The excavation site of an open-pit mine is a typical "visually challenging" environment: insufficient lighting deep within the pit, daytime dust filling the sky like a sandstorm, and the need for mining trucks to identify multi-scale targets ranging from nearby gravel and tunnels to distant vehicles and personnel within a driving range of hundreds of meters. Traditional object detection models either possess high accuracy with massive parameter counts, making them difficult to run on in-vehicle edge devices, or, after lightweight compression, frequently miss detections among simultaneously appearing multi-scale targets.

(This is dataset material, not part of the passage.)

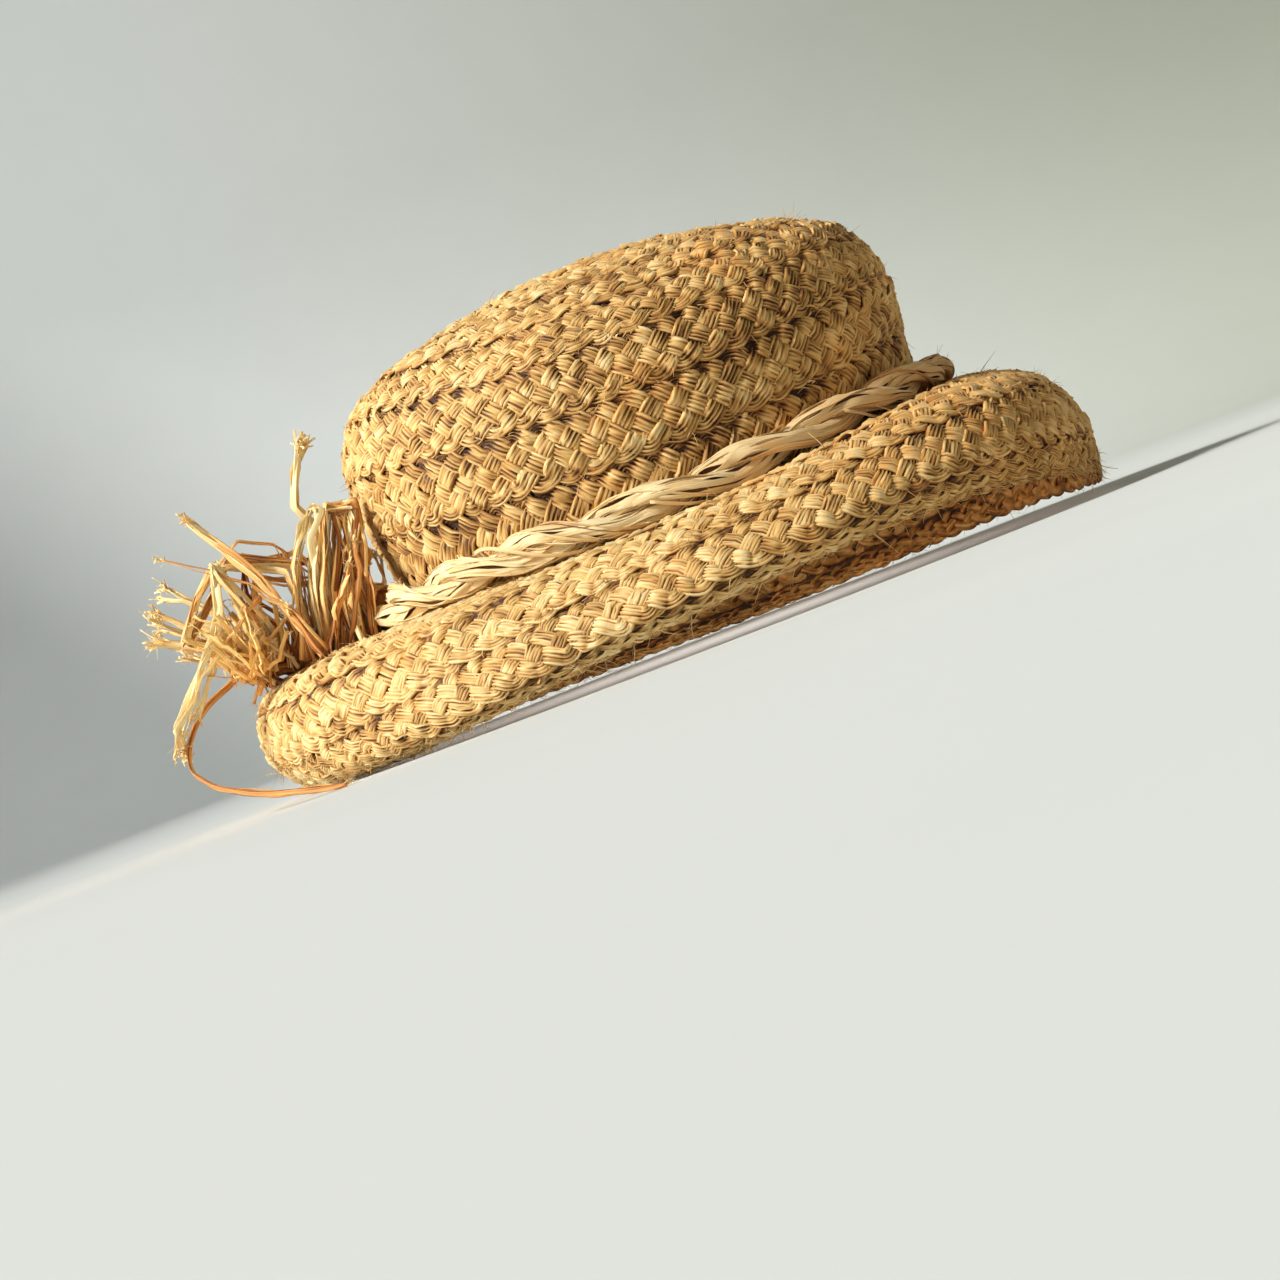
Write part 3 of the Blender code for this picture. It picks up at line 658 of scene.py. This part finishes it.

This core issue has always been a key constraint within the mining industry in moving from "single-point autonomous driving" to "tens of thousands of kilometers of safe operation."

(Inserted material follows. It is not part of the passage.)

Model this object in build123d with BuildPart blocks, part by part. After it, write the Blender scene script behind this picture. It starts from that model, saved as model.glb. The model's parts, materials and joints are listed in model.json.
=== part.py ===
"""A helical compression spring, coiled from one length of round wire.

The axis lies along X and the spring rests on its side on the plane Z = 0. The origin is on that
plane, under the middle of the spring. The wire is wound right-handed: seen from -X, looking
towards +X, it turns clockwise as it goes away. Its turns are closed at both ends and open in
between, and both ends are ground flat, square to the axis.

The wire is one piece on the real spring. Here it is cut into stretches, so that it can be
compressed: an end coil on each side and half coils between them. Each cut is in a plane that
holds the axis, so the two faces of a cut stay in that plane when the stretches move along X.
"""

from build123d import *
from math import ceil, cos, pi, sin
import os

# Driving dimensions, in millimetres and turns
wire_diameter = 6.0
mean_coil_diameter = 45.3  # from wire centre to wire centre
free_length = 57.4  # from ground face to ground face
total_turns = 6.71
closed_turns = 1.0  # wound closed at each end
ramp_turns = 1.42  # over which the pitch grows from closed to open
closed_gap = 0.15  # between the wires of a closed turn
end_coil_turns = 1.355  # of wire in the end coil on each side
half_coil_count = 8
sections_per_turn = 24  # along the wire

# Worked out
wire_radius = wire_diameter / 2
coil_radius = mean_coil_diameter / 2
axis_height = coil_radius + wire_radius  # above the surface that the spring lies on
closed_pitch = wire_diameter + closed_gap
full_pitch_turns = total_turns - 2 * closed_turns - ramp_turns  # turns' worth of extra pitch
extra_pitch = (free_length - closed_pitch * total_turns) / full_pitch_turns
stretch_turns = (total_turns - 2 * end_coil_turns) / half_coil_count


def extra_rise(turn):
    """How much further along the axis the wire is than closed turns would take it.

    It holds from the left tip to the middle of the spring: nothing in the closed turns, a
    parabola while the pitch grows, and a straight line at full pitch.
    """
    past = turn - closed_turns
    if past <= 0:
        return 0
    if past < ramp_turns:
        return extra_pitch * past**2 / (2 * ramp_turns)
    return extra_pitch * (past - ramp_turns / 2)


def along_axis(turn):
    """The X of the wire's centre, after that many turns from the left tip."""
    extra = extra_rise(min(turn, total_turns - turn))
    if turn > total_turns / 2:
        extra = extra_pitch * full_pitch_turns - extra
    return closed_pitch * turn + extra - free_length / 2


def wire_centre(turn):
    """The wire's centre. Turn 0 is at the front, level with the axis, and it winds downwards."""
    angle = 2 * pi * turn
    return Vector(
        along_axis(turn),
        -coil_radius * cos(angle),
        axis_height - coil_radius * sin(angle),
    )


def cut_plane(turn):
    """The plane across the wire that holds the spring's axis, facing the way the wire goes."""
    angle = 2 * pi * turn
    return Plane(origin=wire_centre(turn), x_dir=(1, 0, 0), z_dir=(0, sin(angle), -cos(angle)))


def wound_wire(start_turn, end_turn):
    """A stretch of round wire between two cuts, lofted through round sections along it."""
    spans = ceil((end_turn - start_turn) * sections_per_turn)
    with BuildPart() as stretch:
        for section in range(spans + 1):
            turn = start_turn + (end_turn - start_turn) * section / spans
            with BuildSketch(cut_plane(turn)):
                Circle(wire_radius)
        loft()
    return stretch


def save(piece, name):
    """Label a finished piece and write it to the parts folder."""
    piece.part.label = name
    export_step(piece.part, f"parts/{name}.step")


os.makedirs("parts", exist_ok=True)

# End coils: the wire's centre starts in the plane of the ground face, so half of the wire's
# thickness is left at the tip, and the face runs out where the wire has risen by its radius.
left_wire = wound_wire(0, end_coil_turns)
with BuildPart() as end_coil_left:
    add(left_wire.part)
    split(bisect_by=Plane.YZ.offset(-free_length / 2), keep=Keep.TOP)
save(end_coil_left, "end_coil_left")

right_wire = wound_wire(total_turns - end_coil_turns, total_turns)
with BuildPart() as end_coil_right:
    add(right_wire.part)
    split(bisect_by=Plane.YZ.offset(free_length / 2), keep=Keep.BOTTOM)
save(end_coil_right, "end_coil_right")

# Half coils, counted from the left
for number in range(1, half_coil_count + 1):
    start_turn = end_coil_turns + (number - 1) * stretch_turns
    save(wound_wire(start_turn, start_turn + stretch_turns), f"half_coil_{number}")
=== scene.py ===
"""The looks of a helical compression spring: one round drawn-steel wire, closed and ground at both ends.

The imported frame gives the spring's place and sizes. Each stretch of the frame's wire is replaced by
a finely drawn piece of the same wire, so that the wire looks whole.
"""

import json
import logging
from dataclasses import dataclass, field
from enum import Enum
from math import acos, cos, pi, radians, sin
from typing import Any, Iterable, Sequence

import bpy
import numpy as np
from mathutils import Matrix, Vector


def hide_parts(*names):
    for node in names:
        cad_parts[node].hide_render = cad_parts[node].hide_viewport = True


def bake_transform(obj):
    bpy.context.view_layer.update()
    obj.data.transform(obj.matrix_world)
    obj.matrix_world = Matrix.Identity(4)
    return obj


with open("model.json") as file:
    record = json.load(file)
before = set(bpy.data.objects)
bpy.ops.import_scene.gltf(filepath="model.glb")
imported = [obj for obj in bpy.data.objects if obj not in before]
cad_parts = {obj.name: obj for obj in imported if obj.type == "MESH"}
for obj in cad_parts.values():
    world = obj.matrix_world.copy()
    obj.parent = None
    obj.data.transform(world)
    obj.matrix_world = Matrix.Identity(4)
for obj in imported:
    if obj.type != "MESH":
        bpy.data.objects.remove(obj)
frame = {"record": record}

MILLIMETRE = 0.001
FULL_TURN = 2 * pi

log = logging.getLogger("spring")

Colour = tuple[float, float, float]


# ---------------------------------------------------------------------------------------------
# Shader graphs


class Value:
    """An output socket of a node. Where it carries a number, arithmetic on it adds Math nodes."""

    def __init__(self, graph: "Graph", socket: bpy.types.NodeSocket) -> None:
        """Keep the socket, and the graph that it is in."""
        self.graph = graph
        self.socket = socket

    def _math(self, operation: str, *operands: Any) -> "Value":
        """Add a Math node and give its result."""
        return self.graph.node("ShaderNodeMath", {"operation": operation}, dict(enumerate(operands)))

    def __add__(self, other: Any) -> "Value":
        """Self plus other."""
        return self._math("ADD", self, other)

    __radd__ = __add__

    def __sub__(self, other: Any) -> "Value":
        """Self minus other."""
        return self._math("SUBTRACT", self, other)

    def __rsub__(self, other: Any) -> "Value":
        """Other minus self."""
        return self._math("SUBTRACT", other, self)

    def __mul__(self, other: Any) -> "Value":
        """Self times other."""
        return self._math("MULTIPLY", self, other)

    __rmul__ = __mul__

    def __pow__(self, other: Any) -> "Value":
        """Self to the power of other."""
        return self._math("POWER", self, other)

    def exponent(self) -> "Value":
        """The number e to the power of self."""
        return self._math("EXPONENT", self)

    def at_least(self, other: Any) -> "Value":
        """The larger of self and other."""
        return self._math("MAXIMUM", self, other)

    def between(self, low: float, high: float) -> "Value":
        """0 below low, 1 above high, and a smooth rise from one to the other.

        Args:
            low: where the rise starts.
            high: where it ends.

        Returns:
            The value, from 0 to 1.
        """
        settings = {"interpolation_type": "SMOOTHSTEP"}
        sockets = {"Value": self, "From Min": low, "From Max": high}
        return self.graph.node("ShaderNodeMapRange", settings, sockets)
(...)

Breaking Shackles, Four Core Modules Illuminate the "Smart Eyes" of Mining Trucks

To solve the dual problems of decreased accuracy and parameter scale explosion caused by low light, high dust interference, and simultaneous recognition of multi-scale targets, the research team implanted four innovative modules into the standard YOLOv11n network structure, achieving a new balance between accuracy and deployment efficiency.

1. Mixed Token (MToken) Module: Overcoming Multi-Scale Feature Extraction Obstacles

The research team introduced MToken technology into the shallow C3k2 modules of the backbone network. Through parallel multi-dilation rate branch convolutions, it achieves fine feature extraction capabilities for targets of different sizes. When distant small vehicles and nearby massive excavation equipment coexist, the MToken module can simultaneously perform a more balanced visual representation of multiple objects with large size spans.

2. Multi-Lookup Table (MuLUT) Module: Enhancing Deep Semantic Discrimination Capability

In the deeper C3k2 modules, the team innovatively introduced a multi-lookup table structure to perform high-level semantic modeling and discrimination of multi-scale targets, further strengthening the recognition confidence of potentially dangerous targets in complex operating conditions such as steep slopes, occlusions, and partial overlaps.

3. Illumination-Enhanced Self-Attention (ILSA) Module: Endowing the Model with "Night Vision" Capability

Facing typical low-light and non-uniform illumination scenes deep within the pit, the research team designed a dedicated ILSA module. It directly performs global context encoding and local nonlinear enhancement within the feature map, significantly improving the model's feature expression quality under complex dark light conditions, freeing mining trucks from the "blind spots" in dim corners of the mining site.

4. E-PST Pyramid Sparse Transformer: Balancing Efficient Fusion and Lightweight Design

In the model's neck feature pyramid structure, the team proposed an Enhanced Pyramid Sparse Transformer (E-PST). Utilizing an adaptive Top-k selection strategy and cross-scale feature enhancement technology, it efficiently fuses multi-scale target features while significantly reducing computational redundancy, ensuring the model runs smoothly on end-side devices like in-vehicle chips.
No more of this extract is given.